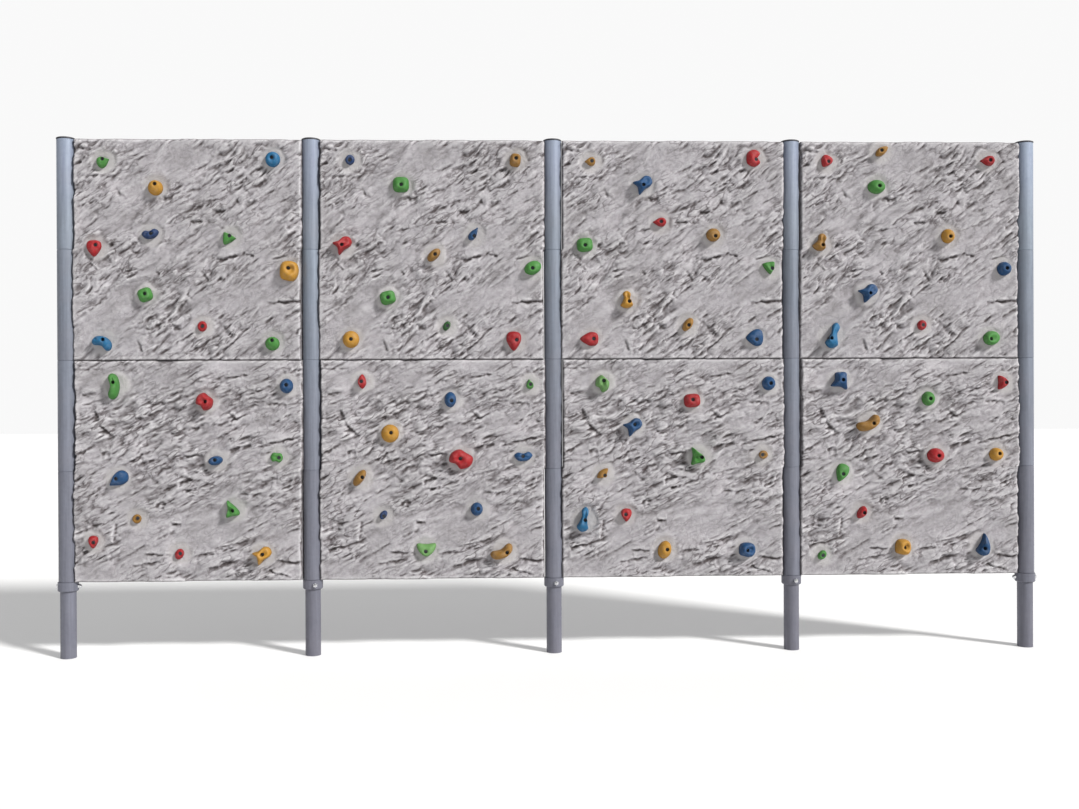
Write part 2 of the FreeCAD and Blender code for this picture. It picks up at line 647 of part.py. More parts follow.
# ---------------------------------------------------------------- holds and their fixings
def make_hold_fixings():
    """A threaded socket and a socket-head bolt at every place in use."""
    rod = bound("Part::Cylinder", "socket_rod", Radius="sizes.insert_radius",
                Height="sizes.insert_length")
    thread = bound("Part::Cylinder", "socket_thread",
                   Radius="sizes.hold_bolt_radius + sizes.thread_clearance",
                   Height="sizes.insert_thread_depth")
    socket = cut("threaded_socket", rod, [thread])

    shank = bound("Part::Cylinder", "hold_shank", Radius="sizes.hold_bolt_radius",
                  Height="sizes.hold_bolt_engagement + sizes.hold_seat_height")
    put(shank, z="0 - sizes.hold_seat_height")
    head = bound("Part::Cylinder", "hold_head", Radius="sizes.hold_bolt_head_radius",
                 Height="sizes.hold_bolt_head_height")
    crown = "(sizes.hold_seat_height + sizes.hold_bolt_head_height)"
    put(head, z=f"0 - {crown}")
    key = hexagon("hold_key", "sizes.hold_bolt_socket_flats", "sizes.hold_bolt_socket_depth")
    put(key, z=f"0 - {crown}")
    bolt = cut("hold_bolt", fuse("hold_bolt_body", [shank, head]), [key])

    for master, node in ((socket, "hold_sockets"), (bolt, "hold_bolts")):
        copies = []
        for (row, bay), holds in HOLDS.items():
            for hold in holds:
                place = hold[0]
                copy = copy_of(master, f"{node}_{row}_{bay}_{place}")
                put(copy, x=place_x(row, bay, place), y=PANEL_FRONT, z=place_z(row, place),
                    turn=-90, axis=(1, 0, 0))
                copies.append(copy)
        keep(group(node, copies), node)


def outline(shape):
    """Unit outline points of a shape, from the table or from a superellipse."""
    if shape not in SUPERELLIPSES:
        return OUTLINES[shape]
    power = 2 / SUPERELLIPSES[shape]
    points = []
    for step in range(12):
        angle = 2 * math.pi * step / 12
        across = math.cos(angle)
        up = math.sin(angle)
        points.append((0.5 * math.copysign(abs(across) ** power, across),
                       0.5 * math.copysign(abs(up) ** power, up)))
    return points


def ring(points, width, height, scale, lift):
    """A closed smooth wire: the outline scaled and lifted off the wall."""
    spline = Part.BSplineCurve()
    vectors = [FreeCAD.Vector(x * width * scale, -lift, z * height * scale) for x, z in points]
    spline.interpolate(vectors, PeriodicFlag=True)
    return Part.Wire([spline.toShape()])


def hold_depth(shape, width, height):
    """How far a hold stands off the wall: small ones are shallow whatever their shape."""
    if max(width, height) < 60:
        return size("hold_depth_small")
    family = next(name for name, shapes in FAMILIES.items() if shape in shapes)
    return size(f"hold_depth_{family}")


def hold_solid(shape, width, height, turn, across, up):
    """A cast hold: rings of one outline drawn in towards the top, drilled for its bolt."""
    points = outline(shape)
    depth = hold_depth(shape, width, height)
    rings = [ring(points, width, height, scale, depth * rise)
             for scale, rise in ((1.0, 0.0), (0.97, 0.35), (0.80, 0.78), (0.48, 1.0))]
    solid = Part.makeLoft(rings, True, False)
    solid.rotate(FreeCAD.Vector(), FreeCAD.Vector(0, -1, 0), turn)
    solid.translate(FreeCAD.Vector(across, 0, up))
    way = FreeCAD.Vector(0, -1, 0)
    clear = size("hold_bolt_radius") + size("hold_bolt_clearance")
    recess = size("hold_bolt_head_radius") + size("hold_recess_clearance")
    seat = size("hold_seat_height")
    drill = Part.makeCylinder(clear, depth * 2, FreeCAD.Vector(0, 1, 0), way)
    counterbore = Part.makeCylinder(recess, depth * 2, FreeCAD.Vector(0, -seat, 0), way)
    return solid.cut(drill.fuse(counterbore))


def socket_point(row, bay, place):
    """The point on the panel's face where a socket opens, from the same sheet values."""
    across, up = PLACES[row][place]
    x = (bay - 3 if across > 0 else bay - 2) * size("post_pitch")
    x += size(f"{row}_{place}_across") + size(f"{row}_drift_{bay}")
    z = size("leg_length") + size("collar_height")
    z += (0 if row == "lower" else 2) * size("sleeve_length")
    z += (0 if up > 0 else 2) * size("sleeve_length")
    z += size(f"{row}_{place}_up")
    return FreeCAD.Vector(x, -size("panel_thickness") / 2, z)


def make_holds():
    """One node for each colour and family.  The shapes are free-form castings, so they are
    lofted here instead of being sketched."""
    for colour in COLOURS:
        for family, shapes in FAMILIES.items():
            solids = []
            for (row, bay), holds in HOLDS.items():
                for place, shape, paint, width, height, turn, across, up in holds:
                    if paint != colour or shape not in shapes:
                        continue
                    solid = hold_solid(shape, width, height, turn, across, up)
                    solid.translate(socket_point(row, bay, place))
                    solids += solid.Solids
            feature = doc.addObject("Part::Feature", f"holds_{colour}_{family}")
            feature.Shape = Part.makeCompound(solids)
            keep(feature, f"holds_{colour}_{family}")


# ---------------------------------------------------------------- assemble, check, export
def build():
    make_posts()
    make_caps()
    make_collars()
    make_collar_fasteners()
    make_knuckles(make_knuckle_masters())
    make_spacers()
    for row in ROWS:
        for bay in BAYS:
            make_panel(row, bay)
    make_reinforcement()
    make_hold_fixings()
    make_holds()
    doc.recompute()


def node_shape(obj):
    """A node's shape in the model's frame, whether it is an object or a link to one."""
    if obj.TypeId == "App::Link":
        return Part.getShape(obj)
    return obj.Shape


def check():
    """Stop on any failed object, and on any sub-part that is empty or not valid."""
    for obj in doc.Objects:
        bad = {"Invalid", "Error"} & set(obj.State)
        if bad:
            raise RuntimeError(f"{obj.Name} failed: {sorted(bad)}")
    for obj in nodes:
        shape = node_shape(obj)
        if shape.isNull() or not shape.isValid() or not shape.Solids:
            raise RuntimeError(f"{obj.Label} has no valid solid")


def export():
    os.makedirs("parts", exist_ok=True)
    for obj in nodes:
        node_shape(obj).exportStep(os.path.join("parts", f"{obj.Label}.step"))


build()
check()
export()
print(f"{len(nodes)} nodes written")
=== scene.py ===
# %% [markdown]
# # A concrete climbing wall on steel posts
# The wall stands on five galvanised posts.  Eight precast slabs hang between them on tube
# sleeves that interleave like the knuckles of a hinge, and coloured resin holds are bolted to
# the slabs.  The frame model has every size and place; this lesson gives each piece its look.

# %% Load the frame
import math
import time

import bpy
import numpy as np
from mathutils import Matrix, Vector


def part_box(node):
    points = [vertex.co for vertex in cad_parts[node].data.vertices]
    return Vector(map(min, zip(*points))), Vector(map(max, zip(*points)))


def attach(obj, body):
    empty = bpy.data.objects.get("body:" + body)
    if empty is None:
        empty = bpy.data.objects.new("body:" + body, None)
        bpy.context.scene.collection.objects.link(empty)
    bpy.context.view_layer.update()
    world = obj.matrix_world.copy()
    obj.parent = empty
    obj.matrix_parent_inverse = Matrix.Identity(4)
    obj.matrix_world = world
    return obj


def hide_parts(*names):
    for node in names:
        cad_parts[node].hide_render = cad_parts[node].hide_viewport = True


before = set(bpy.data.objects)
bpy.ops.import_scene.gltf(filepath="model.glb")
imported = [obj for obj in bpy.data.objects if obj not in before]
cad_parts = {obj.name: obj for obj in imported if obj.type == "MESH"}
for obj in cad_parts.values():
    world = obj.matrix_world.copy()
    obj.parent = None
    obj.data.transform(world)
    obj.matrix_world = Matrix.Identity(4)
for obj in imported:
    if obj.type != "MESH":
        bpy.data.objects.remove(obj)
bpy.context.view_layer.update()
started = time.time()
print("nodes in the frame:", len(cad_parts))

# %% [markdown]
# ## Sizes
# Everything is measured from the frame, so a slab or a hold lands where the frame says.  The
# scene is in metres, but a maker thinks in millimetres, so small sizes are written in mm.

# %% Sizes read from the frame
MM = 0.001
BAYS = (1, 2, 3, 4)
ROWS = ("upper", "lower")
POST_X = [sum(corner.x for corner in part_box(f"post_{post}")) / 2 / MM for post in range(1, 6)]
PITCH = POST_X[1] - POST_X[0]
FACE_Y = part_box("panel_upper_1")[0].y / MM
BACK_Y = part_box("panel_upper_1")[1].y / MM
SLEEVE_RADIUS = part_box("spacer_sleeve_left_top")[1].y / MM
ROW_GAP = (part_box("panel_upper_1")[0].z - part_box("panel_lower_1")[1].z) / MM
ROW_FOOT = {row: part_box(f"panel_{row}_1")[0].z / MM - ROW_GAP / 2 for row in ROWS}
ROW_HEIGHT = ROW_FOOT["upper"] - ROW_FOOT["lower"]
print("pitch", round(PITCH, 1), "row height", round(ROW_HEIGHT, 1), "face at", round(FACE_Y, 1))


# %% [markdown]
# ## Small helpers
# Colours are given as the hex values a paint chart shows.  Blender's shaders want linear
# light, so one function turns them.  One more adds a node of any kind: what its inputs are
# given may be another node, a socket, a colour or a plain number.

# %% Colour and node helpers
NOISE = "ShaderNodeTexNoise"
VORONOI = "ShaderNodeTexVoronoi"
RAMP = "ShaderNodeValToRGB"
MATH = "ShaderNodeMath"
MIX = "ShaderNodeMix"


def linear(hex_colour):
    """An sRGB hex colour as linear RGBA."""
    parts = [int(hex_colour[i:i + 2], 16) / 255 for i in (1, 3, 5)]
    light = [c / 12.92 if c <= 0.04045 else ((c + 0.055) / 1.055) ** 2.4 for c in parts]
    return (*light, 1.0)


def feed(tree, node, given):
    """Give inputs what they take: a node or socket is linked, a colour or number is set."""
    for name, value in given.items():
        if isinstance(value, bpy.types.Node):
            value = value.outputs[0]
        if isinstance(value, bpy.types.NodeSocket):
            tree.links.new(value, node.inputs[name])
        elif isinstance(value, str):
            node.inputs[name].default_value = linear(value)
        else:
            node.inputs[name].default_value = value


def add(tree, kind, given=None, stops=(), **settings):
    """Add a node with its settings and inputs; stops are (position, hex) on a colour ramp."""
    node = tree.nodes.new(kind)
    for name, value in settings.items():
        setattr(node, name, value)
    if stops:
        elements = node.color_ramp.elements
        while len(elements) < len(stops):
            elements.new(0.5)
        for element, (position, hex_colour) in zip(elements, stops):
            element.position = position
            element.color = linear(hex_colour)
    feed(tree, node, given or {})
    return node


def new_material(name, surface):
    """A material with one Principled surface; what is even all over goes on its sockets."""
    material = bpy.data.materials.new(name)
    material.use_nodes = True
    tree = material.node_tree
    tree.nodes.clear()
    shader = add(tree, "ShaderNodeBsdfPrincipled", surface)
    add(tree, "ShaderNodeOutputMaterial", {"Surface": shader})
    return material, tree, shader


def object_point(tree, stretch=(1, 1, 1)):
    """Object coordinates in metres, stretched along the axes."""
    where = add(tree, "ShaderNodeTexCoord").outputs["Object"]
    return add(tree, "ShaderNodeMapping", {"Vector": where, "Scale": stretch})


def per(size_mm):
    """The texture scale that makes features about size_mm across."""
    return 1 / (size_mm * MM)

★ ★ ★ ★

▶ **WORK TO BE COMPLETED**
Repeat, word for word, the lines from the opening of the material through the line containing "[shank, head]), [key])".

▶ **TASK ANSWER**
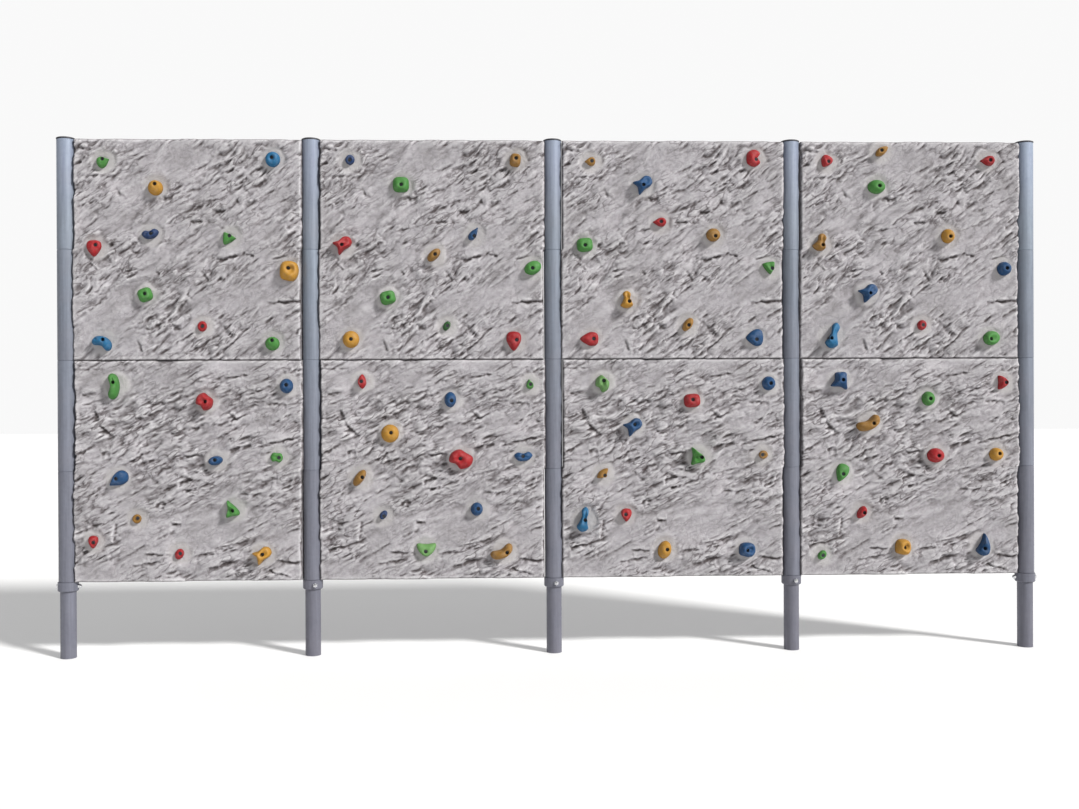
Write part 2 of the FreeCAD and Blender code for this picture. It picks up at line 647 of part.py. More parts follow.
# ---------------------------------------------------------------- holds and their fixings
def make_hold_fixings():
    """A threaded socket and a socket-head bolt at every place in use."""
    rod = bound("Part::Cylinder", "socket_rod", Radius="sizes.insert_radius",
                Height="sizes.insert_length")
    thread = bound("Part::Cylinder", "socket_thread",
                   Radius="sizes.hold_bolt_radius + sizes.thread_clearance",
                   Height="sizes.insert_thread_depth")
    socket = cut("threaded_socket", rod, [thread])

    shank = bound("Part::Cylinder", "hold_shank", Radius="sizes.hold_bolt_radius",
                  Height="sizes.hold_bolt_engagement + sizes.hold_seat_height")
    put(shank, z="0 - sizes.hold_seat_height")
    head = bound("Part::Cylinder", "hold_head", Radius="sizes.hold_bolt_head_radius",
                 Height="sizes.hold_bolt_head_height")
    crown = "(sizes.hold_seat_height + sizes.hold_bolt_head_height)"
    put(head, z=f"0 - {crown}")
    key = hexagon("hold_key", "sizes.hold_bolt_socket_flats", "sizes.hold_bolt_socket_depth")
    put(key, z=f"0 - {crown}")
    bolt = cut("hold_bolt", fuse("hold_bolt_body", [shank, head]), [key])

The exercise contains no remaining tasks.